It seems that no chore in the garden can be accomplished until some other chore is completed. It’s a grand time and space management scheme. It’s well past time to do a serious clean up of the garden. Most things that get removed from the garden go into the compost bin. The compost bin is full. The other compost bin must be emptied and spread on the parts of the garden so that the first bin can be turned over into the emptied one. It is now empty and the garden with the fresh compost looks wonderful and is ready for spring planting. I have turned the filled bin over into the empty bin and I can now start filling it with the material that I am removing from the other gardens. It’s very difficult to complete any job without finding another job that it is necessary to address. The removable doors on the front of the compost bins have finally completely rotted and new ones had to be built in order to carry on. A trip to the lumber yard and an hour or so with a hammer and saw and then we could get back to the original chore of filling compost bins. It’s always an adventure.

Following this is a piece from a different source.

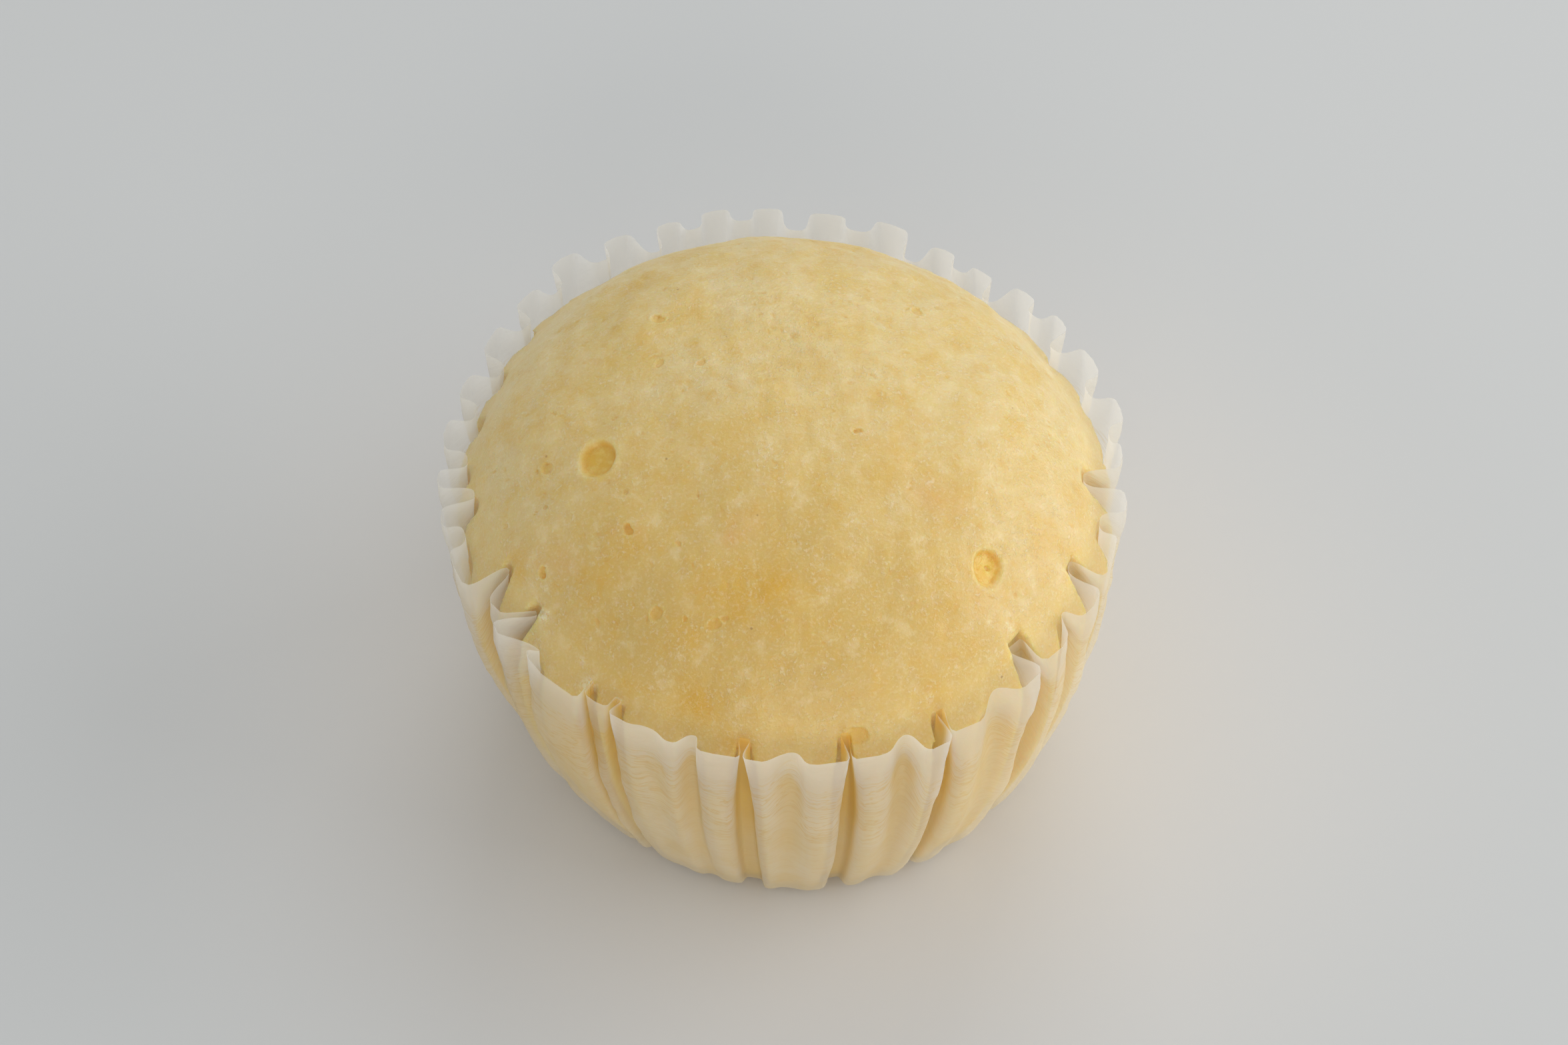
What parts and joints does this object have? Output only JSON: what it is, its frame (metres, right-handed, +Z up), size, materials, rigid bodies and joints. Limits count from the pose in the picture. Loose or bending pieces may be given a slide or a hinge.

It’s still raining and I certainly hope it clears up before the ghosts and goblins come looking for treats tonight. If not too many show up I may be forced to consume all the leftover chocolate and that would be a real hardship. I will ignore the rain and descend to the basement as soon as I have finished “Dallying” where I will find some pleasant indoor gardening. The Geraniums and Coleus in the propagating bed are well rooted and need to be potted up. Rooting them in the soilless media of that bed produces roots that are already compatible with the media that they are going to be potted into. These plants will root in plain water but they make slightly different roots using that method and they have a bit more difficulty moving into a container of potting mix. Strangely, some of my Begonias seem to root much more readily in water than they do in the propagating bed. Nature just likes to keep me confused. The rack of lights will now be turned on to grow these cuttings into healthy plants that will eventually find their way back to the garden next spring.

Now it’s time to answer a few of my reader’s questions. Don’t forget to check the front page of the Website for frequent short ideas for current gardening activities.

Brenda Asks? Ken, how does the Cymbidum Orchid differ from the orchids that can be purchased at the grocery store? Do you have a picture of one? Sounds beautiful!

Ken Answers! Cymbidiums are usually much larger than the Phalaenopsis that are the ones usually available in the stores and in nature they are terrestrial rather than epiphytic . Check this page on my web site for pictures and more info.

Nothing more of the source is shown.